RECORDED INFORMATION —
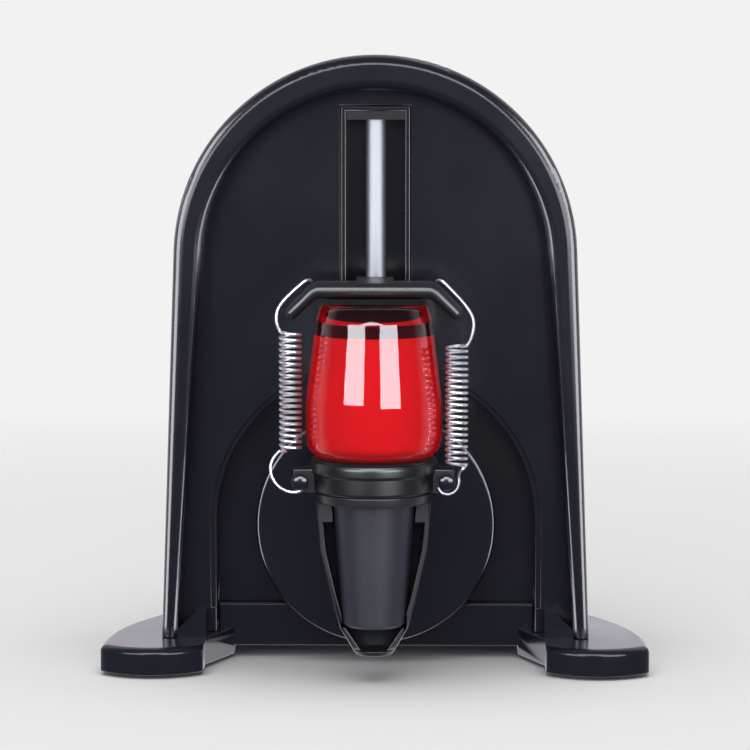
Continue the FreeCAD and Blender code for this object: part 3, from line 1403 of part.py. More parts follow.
def make_yoke():
    """Cranked bar over the bottle, its guide tab behind the bottle and the pad under it."""
    bottom, top = s.yoke_bottom, s.yoke_top
    half, drop = s.yoke_half, s.yoke_drop
    slant = s.yoke_arm_thickness
    arm_end = half + drop - slant
    knee = arm_end - (bottom - (top - drop - slant))
    right = [(knee, bottom), (arm_end, top - drop - slant), (half + drop, top - drop), (half, top)]
    left = [(-x, z) for x, z in reversed(right)]
    bar = upright_plate("yoke_bar", right + left, s.yoke_front_depth, s.yoke_back_depth)
    tab_back = s.spine_depth - s.slide_gap
    tab_front = tab_back - s.yoke_tab_thickness + s.slide_gap
    tab = box("yoke_tab", (-s.yoke_tab_half, s.yoke_tab_half), (at_depth(tab_front), at_depth(tab_back)),
              (s.yoke_tab_bottom, top))
    bridge = box("yoke_bridge", (-s.yoke_tab_half, s.yoke_tab_half),
                 (at_depth(s.yoke_back_depth - s.past), at_depth(tab_back)),
                 (top - s.yoke_bridge_thickness, top))
    holes = [cylinder(f"yoke_hole_{side + 2}", s.yoke_hole_radius,
                      s.yoke_back_depth - s.yoke_front_depth + s.past * 2, s.hook_x * side,
                      at_depth(s.yoke_front_depth - s.past), s.hook_height) for side in (-1, 1)]
    node(cut("yoke", fuse("yoke_solid", bar, bridge, tab), *holes))
    pad_half = s.glass_end_radius - s.yoke_pad_inset * 2
    node(box("yoke_pad", (-pad_half, pad_half), (at_depth(s.yoke_front_depth + s.yoke_pad_inset),
                                                at_depth(s.yoke_back_depth - s.yoke_pad_inset)),
             (bottom - s.yoke_pad_thickness, bottom)))


def make_slider():
    """Block on the guide rod with two bushes and the pin that faces the spine's pivot hole."""
    rod_y = at_depth(s.rod_depth)
    bottom, top = s.slider_bottom, s.slider_bottom + s.slider_height
    bush_outer = s.rod_radius + s.bush_wall
    block = box("slider_blank", (-s.slider_half, s.slider_half),
                (at_depth(s.slider_front_depth), at_depth(s.slider_back_depth)), (bottom, top))
    bore = cylinder("slider_bore", bush_outer + s.fit_gap, s.slider_height * 2, 0, rod_y,
                    bottom - s.past, ALONG_Z)
    pin_end = s.rod_depth - bush_outer - s.seat_gap
    pin_hole = cylinder("slider_pin_hole", s.pivot_radius + s.fit_gap, pin_end - s.slider_front_depth,
                        0, at_depth(s.slider_front_depth), s.pivot_height)
    node(cut("slider_block", block, bore, pin_hole))
    bushes = [turned(f"bush_{number}", tube_profile(s.rod_radius + s.fit_gap, bush_outer, s.bush_length),
                     0, rod_y, z, ALONG_Z)
              for number, z in enumerate((bottom, top - s.bush_length), start=1)]
    node(group("slider_bushes", bushes))
    pin_front = s.spine_depth + s.spine_thickness + s.slide_gap
    node(cylinder("pivot_pin", s.pivot_radius, pin_end - pin_front - s.fit_gap, 0, at_depth(pin_front),
                  s.pivot_height))


# ---------------------------------------------------------------- bottle


def glass_profile(grow):
    """Outside of the upside-down bottle: shoulder below, belly, and a narrower base on top."""
    top = s.glass_top
    low = s.glass_bottom - grow
    belly = s.glass_radius + grow
    return [(0, low), (s.neck_radius + s.glass_wall, low),
            (s.glass_shoulder_radius + grow, low + s.glass_shoulder),
            (belly, s.glass_belly_height - s.glass_belly_half),
            (belly, s.glass_belly_height + s.glass_belly_half),
            (s.glass_heel_radius + grow, top - s.glass_heel), (s.glass_end_radius + grow, top), (0, top)]


def make_bottle():
    """Glass, lacquer inside it, and the long cap that points down into the cup."""
    axis_y = at_depth(s.bottle_depth)
    top = s.glass_top
    wall = s.glass_wall
    neck_bore = s.neck_radius - wall
    cap_top = s.glass_bottom - s.slide_gap
    cap_inner = s.neck_radius + s.seat_gap
    body = turned("glass_body", glass_profile(0), 0, axis_y, 0, ALONG_Z)
    neck = cylinder("glass_neck", s.neck_radius, s.glass_bottom - s.neck_bottom + s.past, 0, axis_y,
                    s.neck_bottom, ALONG_Z)
    shoulder = (s.glass_shoulder_radius - wall, s.glass_bottom + s.glass_shoulder + wall)
    belly_low = s.glass_belly_height - s.glass_belly_half
    belly_high = s.glass_belly_height + s.glass_belly_half
    belly = s.glass_radius - wall
    floor = top - s.glass_floor
    floor_radius = s.glass_heel_radius - wall
    mouth = s.neck_bottom - s.past
    cavity = [(0, mouth), (neck_bore, mouth), (neck_bore, s.glass_bottom + wall), shoulder,
              (belly, belly_low), (belly, belly_high), (floor_radius, floor), (0, floor)]
    hollow = turned("glass_hollow", cavity, 0, axis_y, 0, ALONG_Z)
    node(cut("bottle_glass", fuse("glass_solid", body, neck), hollow))

    gap = s.fit_gap
    level = s.lacquer_level
    level_radius = belly - (belly - floor_radius) * (level - belly_high) / (floor - belly_high)
    low = s.neck_bottom + gap
    lacquer = [(0, low), (neck_bore - gap, low), (neck_bore - gap, s.glass_bottom + wall + gap),
               (shoulder[0] - gap, shoulder[1] + gap), (belly - gap, belly_low), (belly - gap, belly_high),
               (level_radius - gap * 2, level), (0, level)]
    node(turned("bottle_lacquer", lacquer, 0, axis_y, 0, ALONG_Z))

    cap_wall_top = s.cap_top_radius - s.cap_draft
    cap = [(0, s.cap_end), (s.cap_end_radius - s.cap_edge, s.cap_end),
           (s.cap_end_radius, s.cap_end + s.cap_edge), (cap_wall_top, s.neck_bottom),
           (cap_wall_top, cap_top), (cap_inner, cap_top),
           (cap_inner, s.neck_bottom - s.slide_gap), (0, s.neck_bottom - s.slide_gap)]
    node(turned("bottle_cap", cap, 0, axis_y, 0, ALONG_Z))


# ---------------------------------------------------------------- electrics and cover screws


def make_button():
    """Push button in its bezel with the switch behind it."""
    back = at_depth(s.cover_back)
    z = s.button_height
    hole = s.button_radius + s.slide_gap
    rim = s.button_radius + s.bezel_width - s.seat_gap
    flange = rim + s.bezel_flange
    inside = s.cover_wall + s.button_edge
    profile = [(hole, -inside), (rim, -inside), (rim, 0), (flange, 0),
               (flange - s.button_edge, s.bezel_proud), (hole, s.bezel_proud)]
    node(turned("button_bezel", profile, 0, back + s.fit_gap, z))
    travel = s.button_travel
    radius = s.button_radius
    plunger = -s.cover_wall - travel - s.plunger_length
    flange_front = -inside - s.slide_gap
    flange_back = flange_front - s.button_flange
    wide = radius + s.button_flange
    button = [(0, plunger), (s.plunger_radius, plunger), (s.plunger_radius, flange_back),
              (wide, flange_back), (wide, flange_front), (radius, flange_front),
              (radius, s.button_proud - s.button_edge), (radius - s.button_edge, s.button_proud),
              (0, s.button_proud)]
    node(turned("power_button", button, 0, back, z))
    half = s.switch_size / 2
    switch_face = back + plunger - travel - s.slide_gap
    board_back = at_depth(s.board_depth + s.board_thickness)
    body = box("switch_case", (-half, half), (board_back, switch_face - s.past), (z - half, z + half))
    stem = cylinder("switch_stem", s.plunger_radius, switch_face - board_back - s.past, 0,
                    board_back + s.past, z)
    node(fuse("switch_body", body, stem))


def make_jack():
    """Low-voltage power socket with its centre pin."""
    back = at_depth(s.cover_back)
    length = s.jack_length
    flange, thickness = s.jack_radius + s.jack_flange, s.jack_flange_thickness
    floor = s.jack_floor - length
    profile = [(0, -length), (s.jack_radius, -length), (s.jack_radius, -thickness), (flange, -thickness),
               (flange, 0), (s.jack_bore, 0), (s.jack_bore, floor), (0, floor)]
    front = back + thickness + s.fit_gap
    node(turned("power_jack", profile, s.jack_x, front, s.jack_height))
    node(cylinder("power_jack_pin", s.jack_pin_radius, -floor - s.jack_pin_spare, s.jack_x,
                  front + floor + s.fit_gap, s.jack_height))


def board_corners():
    """X and height of the board's four posts."""
    reach = s.board_post_radius + 0.4
    return [(x, z) for x in (s.board_left + reach, s.board_right - reach)
            for z in (s.board_bottom + reach, s.board_top - reach)]


def board_supports():
    """Posts inside the rear cover that carry the board, and their screw bores."""
    board_back = s.board_depth + s.board_thickness
    posts = [cylinder(f"board_post_{number}", s.board_post_radius,
                      s.cover_back - s.cover_wall / 2 - board_back, x, at_depth(board_back), z)
             for number, (x, z) in enumerate(board_corners(), start=1)]
    bores = [cylinder(f"board_bore_{number}", s.screw_radius - s.fit_gap,
                      s.cover_back - s.cover_wall * 2 - board_back, x, at_depth(board_back - 1), z)
             for number, (x, z) in enumerate(board_corners(), start=1)]
    return posts, bores


def make_board():
    """Circuit board behind the button, the parts soldered to it and its screws."""
    front, back = at_depth(s.board_depth), at_depth(s.board_depth + s.board_thickness)
    blank = box("board_blank", (s.board_left, s.board_right), (front, back),
                (s.board_bottom, s.board_top))
    holes = [cylinder(f"board_hole_{number}", s.screw_radius + s.seat_gap, s.board_thickness * 3, x,
                      front - 1, z)
             for number, (x, z) in enumerate(board_corners(), start=1)]
    node(cut("circuit_board", blank, *holes))
    middle = (s.board_bottom + s.board_top) / 2
    left = s.board_left + s.part_spacing
    capacitor = cylinder("capacitor", s.capacitor_radius, s.capacitor_height, left + s.capacitor_radius,
                         front - s.fit_gap, middle, FORWARD)
    chip_left = left + s.capacitor_radius + s.part_spacing
    chip = box("regulator", (chip_left, chip_left + s.chip_side), (front - s.chip_height, front),
               (middle - s.chip_side / 2, middle + s.chip_side / 2))
    header_left = chip_left + s.part_spacing + s.capacitor_radius
    header_top = middle - s.header_drop
    plug = box("wire_header", (header_left, header_left + s.header_length),
               (front - s.header_height, front), (header_top - s.header_width, header_top))
    node(group("board_parts", [capacitor, chip, plug]))
    node(group("board_screws", [screw(f"board_screw_{number}", x, front, z, s.board_screw_length,
                                      FORWARD)
                                for number, (x, z) in enumerate(board_corners(), start=1)]))


def make_cover_screws():
    """Screws that pull the rear cover onto the front shell's posts."""
    seat = at_depth(s.post_end + s.slide_gap + s.shell_wall)
    node(group("cover_screws", [screw(f"cover_screw_{number}", x, seat, z,
                                      s.shell_wall + s.cover_screw_bite)
                                for number, (x, z) in enumerate(post_places(), start=1)]))


def write_parts():
    """Check every object and write each node to its file."""
    doc.recompute()
    for thing in doc.Objects:
        if {"Invalid", "Error"} & set(thing.State):
            raise RuntimeError(f"{thing.Label} failed: {thing.State}")
    os.makedirs("parts", exist_ok=True)
    for thing in NODES:
        shape = thing.Shape
        if shape.isNull() or not shape.isValid() or not shape.Solids:
            raise RuntimeError(f"{thing.Label} has no valid solid")
        if not all(solid.isValid() and solid.Volume > 0 for solid in shape.Solids):
            raise RuntimeError(f"{thing.Label} has a solid that isn't whole")
        shape.exportStep(f"parts/{thing.Label}.step")
        print(f"{thing.Label}: {len(shape.Solids)} solids, {shape.Volume:.1f} mm3")


make_base()
make_front_shell()
make_rear_cover()
make_channel()
make_bearing_housing()
make_crank()
make_belt()
make_motor()
make_spine()
make_ring()
make_cup()
make_springs()
make_yoke()
make_slider()
make_bottle()
make_button()
make_jack()
make_board()
make_cover_screws()
write_parts()
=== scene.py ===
import math

import bmesh
import bpy
from bpy.props import FloatProperty, FloatVectorProperty, IntProperty, PointerProperty
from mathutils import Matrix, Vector
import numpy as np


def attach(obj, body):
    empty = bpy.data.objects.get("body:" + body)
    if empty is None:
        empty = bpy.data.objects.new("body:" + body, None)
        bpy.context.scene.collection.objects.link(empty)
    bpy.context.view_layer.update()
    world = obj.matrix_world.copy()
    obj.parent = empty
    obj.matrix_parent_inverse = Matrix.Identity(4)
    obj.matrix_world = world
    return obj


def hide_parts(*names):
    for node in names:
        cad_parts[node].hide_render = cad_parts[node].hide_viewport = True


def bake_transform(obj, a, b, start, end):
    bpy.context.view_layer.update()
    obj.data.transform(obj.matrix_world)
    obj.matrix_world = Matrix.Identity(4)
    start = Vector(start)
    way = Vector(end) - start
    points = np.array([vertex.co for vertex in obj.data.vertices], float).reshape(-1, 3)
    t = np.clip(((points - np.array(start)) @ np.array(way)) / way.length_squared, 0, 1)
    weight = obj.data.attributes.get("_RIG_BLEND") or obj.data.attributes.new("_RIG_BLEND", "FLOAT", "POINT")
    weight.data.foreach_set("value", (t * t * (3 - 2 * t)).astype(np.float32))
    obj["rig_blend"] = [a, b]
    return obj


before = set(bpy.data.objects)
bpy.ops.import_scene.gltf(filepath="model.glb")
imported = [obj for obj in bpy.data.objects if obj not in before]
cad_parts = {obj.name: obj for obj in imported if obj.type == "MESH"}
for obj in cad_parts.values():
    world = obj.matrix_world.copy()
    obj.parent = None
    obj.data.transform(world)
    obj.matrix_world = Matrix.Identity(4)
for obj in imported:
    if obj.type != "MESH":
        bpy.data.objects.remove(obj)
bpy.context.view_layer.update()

bl_info = {
    "name": "Nail polish shaker",
    "version": (1, 0, 0),
    "blender": (4, 5, 0),
    "location": "3D View > Sidebar > Shaker",
    "description": "Dresses a nail polish shaker: housing, carrier, springs, bottle, drive, stage",
    "category": "Object",
}

MM = 0.001

# places on the machine, in mm
FACE = -14.1  # y of the housing's front face; depths run back from it
MIDDLE = 82  # height of the machine's middle
BOTTLE_Y = -30.1  # y of the axis of the bottle and the cup
SPRING_X, SPRING_Y = 22.2, -36.6  # axis of the right spring


# ---------------- settings

def linear(hex_colour):
    """Linear red, green, blue and alpha of an sRGB hex colour."""
    channels = [int(hex_colour[i:i + 2], 16) / 255 for i in (1, 3, 5)]
    return tuple(c / 12.92 if c <= 0.04045 else ((c + 0.055) / 1.055) ** 2.4
                 for c in channels) + (1.0,)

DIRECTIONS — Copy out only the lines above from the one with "make_base()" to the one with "obj.parent = None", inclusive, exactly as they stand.

EXPECTED ANSWER —
make_base()
make_front_shell()
make_rear_cover()
make_channel()
make_bearing_housing()
make_crank()
make_belt()
make_motor()
make_spine()
make_ring()
make_cup()
make_springs()
make_yoke()
make_slider()
make_bottle()
make_button()
make_jack()
make_board()
make_cover_screws()
write_parts()
=== scene.py ===
import math

import bmesh
import bpy
from bpy.props import FloatProperty, FloatVectorProperty, IntProperty, PointerProperty
from mathutils import Matrix, Vector
import numpy as np


def attach(obj, body):
    empty = bpy.data.objects.get("body:" + body)
    if empty is None:
        empty = bpy.data.objects.new("body:" + body, None)
        bpy.context.scene.collection.objects.link(empty)
    bpy.context.view_layer.update()
    world = obj.matrix_world.copy()
    obj.parent = empty
    obj.matrix_parent_inverse = Matrix.Identity(4)
    obj.matrix_world = world
    return obj


def hide_parts(*names):
    for node in names:
        cad_parts[node].hide_render = cad_parts[node].hide_viewport = True


def bake_transform(obj, a, b, start, end):
    bpy.context.view_layer.update()
    obj.data.transform(obj.matrix_world)
    obj.matrix_world = Matrix.Identity(4)
    start = Vector(start)
    way = Vector(end) - start
    points = np.array([vertex.co for vertex in obj.data.vertices], float).reshape(-1, 3)
    t = np.clip(((points - np.array(start)) @ np.array(way)) / way.length_squared, 0, 1)
    weight = obj.data.attributes.get("_RIG_BLEND") or obj.data.attributes.new("_RIG_BLEND", "FLOAT", "POINT")
    weight.data.foreach_set("value", (t * t * (3 - 2 * t)).astype(np.float32))
    obj["rig_blend"] = [a, b]
    return obj


before = set(bpy.data.objects)
bpy.ops.import_scene.gltf(filepath="model.glb")
imported = [obj for obj in bpy.data.objects if obj not in before]
cad_parts = {obj.name: obj for obj in imported if obj.type == "MESH"}
for obj in cad_parts.values():
    world = obj.matrix_world.copy()
    obj.parent = None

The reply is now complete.